Mr Michael Moss

Consultant Orthopaedic Surgeon

01243 753032

info@michaelmoss.info

Not infrequently, especially in women, the area of the knee between the underside of the patella (kneecap) and the front of the femur (thigh bone) wears out. The patient particularly notices a crunching sensation within the joint and problems on inclines or stairs as well as getting up out of chairs.

If this happens in isolation then the front surface of the femur (trochlea) is resurfaced with a metal prosthesis and a polythylene or plastic implant resurfaces the underside of the patella. The attraction here of course is that if only the patella or kneecap is worn, the patient may keep the rest of the natural knee without operation whilst a much reduced procedure is performed to resurface the patellofemoral joint.

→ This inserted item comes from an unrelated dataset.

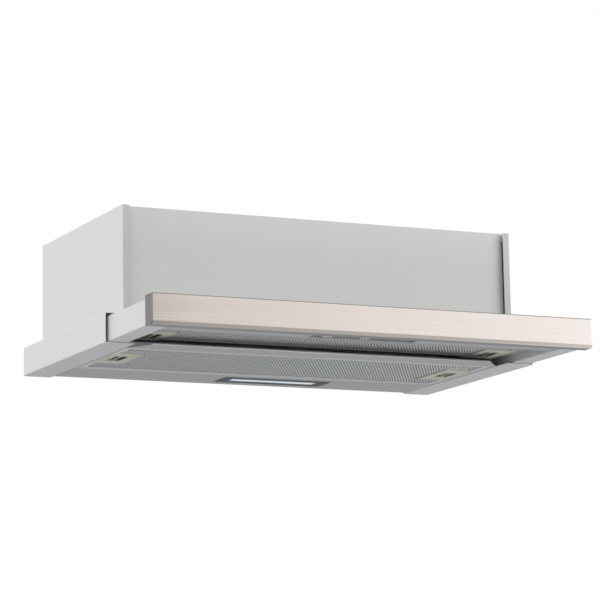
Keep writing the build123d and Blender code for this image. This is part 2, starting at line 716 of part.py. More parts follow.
def scroll_half():
    """Left half of the scroll: its rim wall, end wall with the inlet eye, and outlet land."""
    end = (-SCROLL_HALF - SCROLL_WALL, -SCROLL_HALF)
    rim = along_x(scroll_outline(SCROLL_WALL), (end[0], 0.0)) - along_x(scroll_outline(), (end[1], 1.0))
    above = block((end[0] - 20, 20), (-100, 150), (OUTLET_TOP, 40))
    half = rim - above
    eye = rod_x(EYE_HOLE, (end[0] - 20, end[1] + 4), FAN_Y, FAN_Z)
    lip = rod_x(EYE_HOLE + 2, (end[0], end[1] + 3), FAN_Y, FAN_Z)
    half = half + lip - eye
    reach = OUTLET_HALF + OUTLET_LAND
    land = block((end[0] - OUTLET_LAND, 0), (DUCT_Y - reach, DUCT_Y + reach), (OUTLET_TOP, -SHEET))
    mouth = block((-SCROLL_HALF, 1), (DUCT_Y - OUTLET_HALF, DUCT_Y + OUTLET_HALF), (OUTLET_TOP - 1, 1))
    half = half + land - mouth
    for side in (-1, 1):
        y = DUCT_Y + side * (OUTLET_HALF + OUTLET_LAND / 2 + 1)
        half -= rod_z(1.75, (-10, 0), (end[0] - OUTLET_LAND / 2, y))
    return half


def impeller():
    """Double-inlet squirrel-cage impeller: centre disc with hub, slanted blades, end rings."""
    wheel = rod_x(FAN_RADIUS, (-1, 1), FAN_Y, FAN_Z)
    for x in ((-FAN_HALF, -FAN_HALF + 2), (FAN_HALF - 2, FAN_HALF)):
        wheel += rod_x(FAN_RADIUS, x, FAN_Y, FAN_Z) - rod_x(FAN_EYE, x, FAN_Y, FAN_Z)
    wheel += rod_x(9, (-7, 10), FAN_Y, FAN_Z)
    mid = (FAN_EYE + FAN_RADIUS) / 2
    blade = Pos(0, mid, 0) * Rot(35, 0, 0) * Box(2 * FAN_HALF - 2, BLADE_CHORD, 1.0)
    for index in range(BLADES):
        wheel += Pos(0, FAN_Y, FAN_Z) * Rot(index * 360 / BLADES, 0, 0) * blade
    return wheel - rod_x(SHAFT_RADIUS, (-20, 20), FAN_Y, FAN_Z)


def motor():
    """Fan motor inside the left half of the impeller, with pockets for its two bearings."""
    back = -SCROLL_HALF - SCROLL_WALL
    can = rod_x(MOTOR_RADIUS, (back, back + MOTOR_LENGTH), FAN_Y, FAN_Z)
    can = fillet(can.edges(), 2.0)
    can -= rod_x(SHAFT_RADIUS + 2, (back - 1, 0), FAN_Y, FAN_Z)
    for x in bearing_spans():
        can -= rod_x(BEARING_RADIUS, x, FAN_Y, FAN_Z)
    return can


def bearing_spans():
    """X limits of the two motor bearings."""
    back = -SCROLL_HALF - SCROLL_WALL
    front = back + MOTOR_LENGTH
    return [(back, back + BEARING_WIDTH), (front - BEARING_WIDTH, front)]


def motor_bearings():
    """Two bearing rings with running clearance on the shaft."""
    rings = []
    for x in bearing_spans():
        ring = rod_x(BEARING_RADIUS, x, FAN_Y, FAN_Z)
        rings.append(ring - rod_x(SHAFT_RADIUS + SHAFT_PLAY, (x[0] - 1, x[1] + 1), FAN_Y, FAN_Z))
    return rings


def motor_shaft():
    """Shaft from the motor's rear bearing to the impeller hub."""
    return rod_x(SHAFT_RADIUS, (-SCROLL_HALF - SCROLL_WALL + 1, 10), FAN_Y, FAN_Z)


def motor_bracket():
    """Three-armed spider that holds the motor in the left inlet."""
    face = -SCROLL_HALF - SCROLL_WALL
    x = (face - 2, face)
    ring = rod_x(EYE_HOLE + 9, x, FAN_Y, FAN_Z) - rod_x(EYE_HOLE + 1, (x[0] - 1, x[1] + 1), FAN_Y, FAN_Z)
    hub = rod_x(MOTOR_RADIUS - 8, x, FAN_Y, FAN_Z)
    spider = ring + hub
    for index in range(3):
        arm = block(x, (-4.5, 4.5), (MOTOR_RADIUS - 10, EYE_HOLE + 4))
        turned = Rot(60 + index * 120, 0, 0) * arm
        spider += Pos(0, FAN_Y, FAN_Z) * turned
    spider -= rod_x(SHAFT_RADIUS + 2, (x[0] - 1, x[1] + 1), FAN_Y, FAN_Z)
    return spider


# ---- electrics ----------------------------------------------------------------------------
def capacitor():
    """Motor capacitor can, hung from the top plate by its stud."""
    can = rod_z(15, (-56, -SHEET), (-140, 40))
    can = fillet(can.edges().group_by(Axis.Z)[0], 2.0)
    terminals = block((-144, -142.5), (37, 43), (-64, -56)) + block((-137.5, -136), (37, 43), (-64, -56))
    return can + terminals


def box_block(shrink, z):
    """Block over the footprint of the wiring box."""
    return block((BOX_X[0] + shrink, BOX_X[1] - shrink), (BOX_Y[0] + shrink, BOX_Y[1] - shrink), z)


def terminal_box():
    """Open-bottomed wiring box under the top plate."""
    walls = box_block(0.0, (-40, -SHEET)) - box_block(2.0, (-41, -SHEET - 2))
    return walls - rod_z(GLAND_RADIUS - 1.5, (-5, 0), (GLAND_X, GLAND_Y))


def terminal_box_lid():
    """Lid that closes the wiring box from below."""
    rim = box_block(2.4, (-40, -38.5)) - box_block(4.0, (-40, -38))
    return box_block(0.0, (-42, -40)) + rim


def terminal_block():
    """Terminal strip inside the wiring box, hung from its roof."""
    y = GLAND_Y + 19
    strip = block((GLAND_X - 25, GLAND_X + 25), (y - 6, y + 6), (-17, -SHEET - 2))
    for index in range(5):
        strip -= rod_z(2, (-18, -12), (GLAND_X - 20 + index * 10, y))
    return strip


def cable_gland():
    """Strain-relief gland for the mains lead, through the top plate."""
    gland = rod_z(GLAND_RADIUS - 1.5, (-SHEET - 2, 0), (GLAND_X, GLAND_Y))
    gland += rod_z(GLAND_RADIUS + 3, (0, 3), (GLAND_X, GLAND_Y))
    gland += rod_z(GLAND_RADIUS - 1, (3, 12), (GLAND_X, GLAND_Y))
    top = gland.edges().group_by(Axis.Z)[-1]
    gland = chamfer(top, 1.0)
    return gland - rod_z(GLAND_BORE, (-10, 20), (GLAND_X, GLAND_Y))


# ---- fasteners ----------------------------------------------------------------------------
def casing_screws():
    """Screws of the fixed half: right-hand flange and duct collar."""
    flange = (FLANGE_SCREW_X, CASING_FRONT, FLANGE_SCREW_Z)
    screws = [pan_screw(1.5, 2.6, flange, FRONT_PANEL_Y - CASING_FRONT + 3, (0, 1, 0))]
    for angle in COLLAR_SCREW_ANGLES:
        at = (*collar_screw_xy(angle), COLLAR_FLANGE)
        screws.append(pan_screw(1.75, 3.2, at, COLLAR_FLANGE, (0, 0, -1)))
    return screws


def drawer_screws():
    """Screws that hold the front profile to the drawer's sides and cover."""
    return [pan_screw(1.75, 3.0, (x, PROFILE_BACK, level(24)), 6.0, (0, -1, 0)) for x in DRAWER_SCREW_X]


# ---- output -------------------------------------------------------------------------------
def both_sides(name, shape):
    """Names for a left piece and its mirror image."""
    return {name + "_left": shape, name + "_right": mirrored(shape)}


def filter_parts(prefix, span, seat, low, band):
    """All the pieces of one filter cassette."""
    spring = coil_spring(seat, low)
    parts = {
        prefix + "_filter_frame": filter_frame(span, seat, low, band),
        prefix + "_filter_mesh": filter_mesh(span, seat, low),
        prefix + "_latch_springs": [spring, mirrored(spring)],
    }
    parts.update(both_sides(prefix + "_latch_housing", latch_housing(seat, low)))
    parts.update(both_sides(prefix + "_latch", latch_pull(seat, low)))
    return parts


def build():
    """Every node of the hood by name."""
    parts = {
        "body_front": body_front(),
        "body_back": body_back(),
        "top_plate": top_plate(),
        "base_rear_panel": base_rear_panel(),
        "front_rail": front_rail(),
        "front_profile": front_profile(),
        "profile_back": profile_back(),
        "drawer_tray": drawer_tray(),
        "drawer_cover": drawer_cover(),
        "control_panel": control_panel(),
        "light_switch": switch_body(LIGHT_SLOT),
        "speed_switch": switch_body(SPEED_SLOT),
        "light_slider": slider(LIGHT_KNOB_X),
        "speed_slider": slider(SPEED_KNOB_X),
        "lamp_housing": lamp_housing(),
        "lamp_lens": lamp_lens(),
        "led_board": led_board(),
        "lamp_driver": lamp_driver(),
        "duct_collar": duct_collar(),
        "damper_pin": damper_pin(),
        "damper_flap_front": damper_flap(-1, [(-42, -24), (24, 42)]),
        "damper_flap_rear": damper_flap(1, [(-22, -6), (6, 22)]),
        "impeller": impeller(),
        "motor": motor(),
        "motor_bearings": motor_bearings(),
        "motor_shaft": motor_shaft(),
        "motor_bracket": motor_bracket(),
        "capacitor": capacitor(),
        "terminal_box": terminal_box(),
        "terminal_box_lid": terminal_box_lid(),
        "terminal_block": terminal_block(),
        "cable_gland": cable_gland(),
        "casing_screws": casing_screws(),
        "drawer_screws": drawer_screws(),
    }
    parts.update(both_sides("body_side", body_side()))
    parts["body_side_right"] -= flange_screw_hole(1.7)
    parts.update(both_sides("base_side", base_side()))
    parts.update(both_sides("runner_outer", runner_outer()))
    parts.update(both_sides("runner_inner", runner_inner()))
    parts.update(both_sides("drawer_side", drawer_side()))
    parts.update(both_sides("scroll", scroll_half()))
    rear_low, drawer_low = level(REAR_FILTER_LEVEL), level(DRAWER_FILTER_LEVEL)
    parts.update(filter_parts("rear", REAR_FILTER, REAR_LATCH, rear_low, REAR_FILTER_BAND))
    parts.update(filter_parts("drawer", DRAWER_FILTER, DRAWER_LATCH, drawer_low, DRAWER_FILTER_BAND))
    return parts


def as_compound(name, shape):
    """One labelled compound of separate solids."""
    items = shape if isinstance(shape, list) else [shape]
    solids = [solid for item in items for solid in item.solids()]
    compound = Compound(children=solids)
    compound.label = name
    return compound


os.makedirs("parts", exist_ok=True)
for node, shape in build().items():
    export_step(as_compound(node, shape), "parts/" + node + ".step")
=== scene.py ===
import json
import math
import random

import bpy
from mathutils import Matrix, Vector


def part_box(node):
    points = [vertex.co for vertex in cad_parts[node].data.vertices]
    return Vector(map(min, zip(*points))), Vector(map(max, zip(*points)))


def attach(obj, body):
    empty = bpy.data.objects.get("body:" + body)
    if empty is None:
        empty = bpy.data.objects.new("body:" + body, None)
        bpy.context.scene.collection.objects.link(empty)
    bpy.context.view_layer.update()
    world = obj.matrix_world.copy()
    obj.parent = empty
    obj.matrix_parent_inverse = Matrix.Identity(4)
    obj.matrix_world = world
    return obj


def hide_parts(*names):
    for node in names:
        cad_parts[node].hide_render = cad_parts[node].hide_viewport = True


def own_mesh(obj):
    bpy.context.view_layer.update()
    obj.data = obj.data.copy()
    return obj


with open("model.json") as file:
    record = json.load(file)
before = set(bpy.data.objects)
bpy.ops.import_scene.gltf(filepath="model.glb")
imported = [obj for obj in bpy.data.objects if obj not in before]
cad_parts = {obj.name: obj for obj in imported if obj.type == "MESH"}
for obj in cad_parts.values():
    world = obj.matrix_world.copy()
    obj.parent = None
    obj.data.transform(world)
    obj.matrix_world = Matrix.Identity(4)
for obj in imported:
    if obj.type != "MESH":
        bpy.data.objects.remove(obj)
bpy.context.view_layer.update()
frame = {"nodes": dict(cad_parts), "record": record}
nodes = frame["nodes"]
random.seed(7)

MM = 0.001

# Camera: a long lens low in front of the hood, looking up at it from the left.
CAMERA_AT = Vector((-1.50816, -3.25173, -0.70593))
CAMERA_YAW = math.radians(25.37)
CAMERA_PITCH = math.radians(9.88)
CAMERA_ROLL = math.radians(-1.12)
LENS = 166.1
SENSOR = 36.0

CLIP_END = 50.0

FLOOR_Z = -1.6
FLOOR_HALF = 9.0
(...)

This procedure is much smaller than a total knee replacement and patients achieve a faster recovery.

If wear and tear subsequently occurs in the main part of the knee joint, it is possible to resurface that area around the patellofemoral replacement without resorting to a total knee joint replacement.

Frequently Asked Questions

What tests will confirm the diagnosis of osteoarthritis?

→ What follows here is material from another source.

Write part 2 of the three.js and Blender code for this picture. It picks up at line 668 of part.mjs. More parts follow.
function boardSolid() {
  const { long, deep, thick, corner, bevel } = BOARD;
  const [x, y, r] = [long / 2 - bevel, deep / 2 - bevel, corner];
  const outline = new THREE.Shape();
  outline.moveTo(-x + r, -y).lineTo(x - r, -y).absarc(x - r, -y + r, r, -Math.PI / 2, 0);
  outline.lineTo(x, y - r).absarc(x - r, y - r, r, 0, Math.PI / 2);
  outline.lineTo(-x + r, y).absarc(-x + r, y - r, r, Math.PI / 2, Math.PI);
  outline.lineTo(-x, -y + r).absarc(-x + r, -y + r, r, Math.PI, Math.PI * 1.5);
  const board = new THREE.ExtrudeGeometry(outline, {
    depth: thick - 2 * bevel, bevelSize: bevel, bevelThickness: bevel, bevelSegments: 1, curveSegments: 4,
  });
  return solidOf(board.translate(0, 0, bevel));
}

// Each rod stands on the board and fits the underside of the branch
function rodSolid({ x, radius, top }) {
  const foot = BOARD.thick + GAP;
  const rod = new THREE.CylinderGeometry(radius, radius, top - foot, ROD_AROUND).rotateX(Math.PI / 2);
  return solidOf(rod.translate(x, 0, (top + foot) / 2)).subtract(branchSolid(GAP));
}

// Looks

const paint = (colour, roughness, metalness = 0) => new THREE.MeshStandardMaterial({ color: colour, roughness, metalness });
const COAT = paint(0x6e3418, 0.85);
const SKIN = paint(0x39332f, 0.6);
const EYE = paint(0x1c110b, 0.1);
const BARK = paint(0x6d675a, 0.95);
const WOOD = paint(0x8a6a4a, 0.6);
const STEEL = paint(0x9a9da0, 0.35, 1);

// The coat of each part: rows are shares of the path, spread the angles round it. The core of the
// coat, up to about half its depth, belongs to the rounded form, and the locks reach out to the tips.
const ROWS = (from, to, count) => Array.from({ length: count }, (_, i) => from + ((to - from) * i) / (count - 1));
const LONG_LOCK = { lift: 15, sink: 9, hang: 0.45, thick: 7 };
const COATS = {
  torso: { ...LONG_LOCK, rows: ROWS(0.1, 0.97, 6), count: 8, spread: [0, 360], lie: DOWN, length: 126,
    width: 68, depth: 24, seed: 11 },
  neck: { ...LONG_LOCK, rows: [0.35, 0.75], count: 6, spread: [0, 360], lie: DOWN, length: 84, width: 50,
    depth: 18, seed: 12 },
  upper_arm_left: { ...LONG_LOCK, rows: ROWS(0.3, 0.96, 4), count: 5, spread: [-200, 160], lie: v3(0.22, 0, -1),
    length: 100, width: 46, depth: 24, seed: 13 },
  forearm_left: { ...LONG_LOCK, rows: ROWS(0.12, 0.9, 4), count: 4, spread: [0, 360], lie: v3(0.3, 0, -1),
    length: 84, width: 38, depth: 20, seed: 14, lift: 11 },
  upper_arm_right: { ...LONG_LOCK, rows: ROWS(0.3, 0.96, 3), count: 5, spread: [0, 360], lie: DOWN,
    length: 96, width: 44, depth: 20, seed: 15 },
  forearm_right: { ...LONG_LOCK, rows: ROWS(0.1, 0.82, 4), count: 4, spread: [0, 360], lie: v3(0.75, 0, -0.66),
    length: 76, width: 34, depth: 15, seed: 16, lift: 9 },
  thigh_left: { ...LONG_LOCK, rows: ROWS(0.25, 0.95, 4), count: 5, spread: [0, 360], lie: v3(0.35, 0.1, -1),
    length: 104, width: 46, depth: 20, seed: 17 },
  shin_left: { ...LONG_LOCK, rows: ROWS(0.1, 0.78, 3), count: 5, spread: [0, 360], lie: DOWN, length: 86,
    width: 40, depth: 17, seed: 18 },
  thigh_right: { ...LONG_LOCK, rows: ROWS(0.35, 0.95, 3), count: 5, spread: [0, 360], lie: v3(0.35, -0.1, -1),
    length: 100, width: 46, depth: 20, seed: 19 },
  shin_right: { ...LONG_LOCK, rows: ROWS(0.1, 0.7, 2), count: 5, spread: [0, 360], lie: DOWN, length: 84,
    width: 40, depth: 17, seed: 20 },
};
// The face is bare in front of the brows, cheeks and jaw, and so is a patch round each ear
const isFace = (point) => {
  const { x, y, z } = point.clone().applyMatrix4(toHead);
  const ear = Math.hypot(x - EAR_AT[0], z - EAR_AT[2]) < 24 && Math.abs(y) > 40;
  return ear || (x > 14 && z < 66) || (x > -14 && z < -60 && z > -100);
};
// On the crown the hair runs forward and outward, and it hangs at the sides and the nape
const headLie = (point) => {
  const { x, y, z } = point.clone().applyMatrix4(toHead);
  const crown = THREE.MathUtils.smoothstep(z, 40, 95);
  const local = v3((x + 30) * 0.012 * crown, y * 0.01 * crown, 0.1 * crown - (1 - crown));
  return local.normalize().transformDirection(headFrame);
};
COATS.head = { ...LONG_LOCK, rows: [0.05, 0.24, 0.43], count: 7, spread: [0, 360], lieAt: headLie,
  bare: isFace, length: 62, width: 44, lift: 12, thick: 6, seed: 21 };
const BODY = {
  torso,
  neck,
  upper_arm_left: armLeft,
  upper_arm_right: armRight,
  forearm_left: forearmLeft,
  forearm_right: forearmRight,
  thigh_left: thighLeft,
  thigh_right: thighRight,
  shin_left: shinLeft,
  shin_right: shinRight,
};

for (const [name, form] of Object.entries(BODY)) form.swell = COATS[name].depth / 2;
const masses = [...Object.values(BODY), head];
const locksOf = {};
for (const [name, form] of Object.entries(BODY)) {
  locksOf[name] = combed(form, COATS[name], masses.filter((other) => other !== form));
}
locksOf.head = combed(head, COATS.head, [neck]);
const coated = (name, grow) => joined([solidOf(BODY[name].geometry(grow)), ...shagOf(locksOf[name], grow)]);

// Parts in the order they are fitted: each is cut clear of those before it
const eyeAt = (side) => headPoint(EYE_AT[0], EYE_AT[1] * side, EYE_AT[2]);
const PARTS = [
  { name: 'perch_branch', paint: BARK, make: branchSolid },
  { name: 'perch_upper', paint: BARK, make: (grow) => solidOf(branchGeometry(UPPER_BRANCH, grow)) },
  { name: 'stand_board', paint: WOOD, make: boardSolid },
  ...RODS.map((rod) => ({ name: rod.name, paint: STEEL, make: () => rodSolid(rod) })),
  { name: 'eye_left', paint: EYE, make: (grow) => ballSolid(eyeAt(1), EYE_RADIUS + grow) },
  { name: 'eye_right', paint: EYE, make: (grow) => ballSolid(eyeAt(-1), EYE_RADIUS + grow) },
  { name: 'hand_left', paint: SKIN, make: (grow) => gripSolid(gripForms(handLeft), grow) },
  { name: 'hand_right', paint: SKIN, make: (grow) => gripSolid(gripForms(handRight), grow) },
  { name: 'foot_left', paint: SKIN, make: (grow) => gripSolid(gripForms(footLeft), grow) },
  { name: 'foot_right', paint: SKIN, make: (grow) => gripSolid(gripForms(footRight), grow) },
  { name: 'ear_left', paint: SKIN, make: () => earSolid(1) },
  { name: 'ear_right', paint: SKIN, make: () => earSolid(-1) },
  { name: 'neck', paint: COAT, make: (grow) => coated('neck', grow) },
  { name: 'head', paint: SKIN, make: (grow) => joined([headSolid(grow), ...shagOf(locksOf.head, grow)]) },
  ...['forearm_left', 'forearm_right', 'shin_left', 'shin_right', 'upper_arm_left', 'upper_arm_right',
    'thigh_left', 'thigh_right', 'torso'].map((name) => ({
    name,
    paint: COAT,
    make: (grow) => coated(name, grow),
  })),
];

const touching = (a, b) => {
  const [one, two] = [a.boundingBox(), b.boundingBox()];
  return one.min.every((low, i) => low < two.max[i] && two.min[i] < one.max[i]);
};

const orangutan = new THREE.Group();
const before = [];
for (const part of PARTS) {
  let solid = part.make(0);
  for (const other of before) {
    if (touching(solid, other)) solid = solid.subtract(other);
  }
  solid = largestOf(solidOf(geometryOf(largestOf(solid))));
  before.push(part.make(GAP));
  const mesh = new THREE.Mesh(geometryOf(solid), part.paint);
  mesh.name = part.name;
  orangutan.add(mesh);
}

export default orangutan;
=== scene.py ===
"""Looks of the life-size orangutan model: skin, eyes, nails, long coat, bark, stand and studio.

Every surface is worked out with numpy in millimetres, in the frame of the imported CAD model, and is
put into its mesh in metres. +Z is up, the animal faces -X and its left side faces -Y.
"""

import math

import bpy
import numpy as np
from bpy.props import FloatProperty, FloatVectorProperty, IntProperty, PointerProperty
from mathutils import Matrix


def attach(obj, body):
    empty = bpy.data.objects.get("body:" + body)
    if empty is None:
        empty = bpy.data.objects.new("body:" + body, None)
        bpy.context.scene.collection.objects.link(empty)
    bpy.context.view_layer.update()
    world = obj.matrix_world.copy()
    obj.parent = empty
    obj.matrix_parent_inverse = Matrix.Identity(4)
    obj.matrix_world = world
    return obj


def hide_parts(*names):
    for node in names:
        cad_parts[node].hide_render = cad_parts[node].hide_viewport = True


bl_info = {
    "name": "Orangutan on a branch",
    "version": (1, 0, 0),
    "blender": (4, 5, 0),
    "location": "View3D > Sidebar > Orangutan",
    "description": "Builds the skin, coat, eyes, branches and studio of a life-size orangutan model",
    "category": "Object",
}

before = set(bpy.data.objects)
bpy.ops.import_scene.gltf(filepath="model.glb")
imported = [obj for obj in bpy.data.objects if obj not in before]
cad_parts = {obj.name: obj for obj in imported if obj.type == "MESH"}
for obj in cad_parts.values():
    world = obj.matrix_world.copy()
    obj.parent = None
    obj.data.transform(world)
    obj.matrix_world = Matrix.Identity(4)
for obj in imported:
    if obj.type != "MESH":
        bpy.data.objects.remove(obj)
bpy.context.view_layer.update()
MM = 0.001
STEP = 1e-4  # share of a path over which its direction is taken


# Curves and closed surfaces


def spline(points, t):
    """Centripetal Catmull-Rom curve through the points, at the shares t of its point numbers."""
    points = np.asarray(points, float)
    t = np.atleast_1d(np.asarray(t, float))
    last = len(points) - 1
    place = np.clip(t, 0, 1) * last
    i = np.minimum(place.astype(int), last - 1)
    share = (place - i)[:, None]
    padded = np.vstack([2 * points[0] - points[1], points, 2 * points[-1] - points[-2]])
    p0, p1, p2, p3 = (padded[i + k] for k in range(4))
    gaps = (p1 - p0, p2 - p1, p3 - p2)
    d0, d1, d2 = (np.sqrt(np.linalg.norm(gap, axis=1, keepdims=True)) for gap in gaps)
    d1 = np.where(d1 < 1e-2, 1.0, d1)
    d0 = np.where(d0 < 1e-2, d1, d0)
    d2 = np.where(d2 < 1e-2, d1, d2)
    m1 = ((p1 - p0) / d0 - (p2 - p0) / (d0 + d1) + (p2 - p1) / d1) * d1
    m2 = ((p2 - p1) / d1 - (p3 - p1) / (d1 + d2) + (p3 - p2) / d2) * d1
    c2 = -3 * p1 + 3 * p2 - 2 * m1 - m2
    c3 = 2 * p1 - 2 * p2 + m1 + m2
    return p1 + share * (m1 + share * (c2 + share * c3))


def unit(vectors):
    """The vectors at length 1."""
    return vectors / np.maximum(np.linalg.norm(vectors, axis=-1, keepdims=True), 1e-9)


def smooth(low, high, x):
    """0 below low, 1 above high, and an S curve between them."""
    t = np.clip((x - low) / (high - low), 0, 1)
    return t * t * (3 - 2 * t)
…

Osteoarthritis is often visible on X-rays. Cartilage loss is indicated if the normal space between the bones is narrowed, if there is an abnormal increase in bone density, or if bony projections or erosions are evident. A blood test is often taken to rule out rheumatoid arthritis.

Mr Moss will conduct an examination of your joint and will ask you to describe the pain. He will record your medical history, often asking you a series of questions about injuries, infections, ailments you have experienced, and any medications you are taking.

From this information and examination, Mr Moss will choose the most appropriate treatment option for you.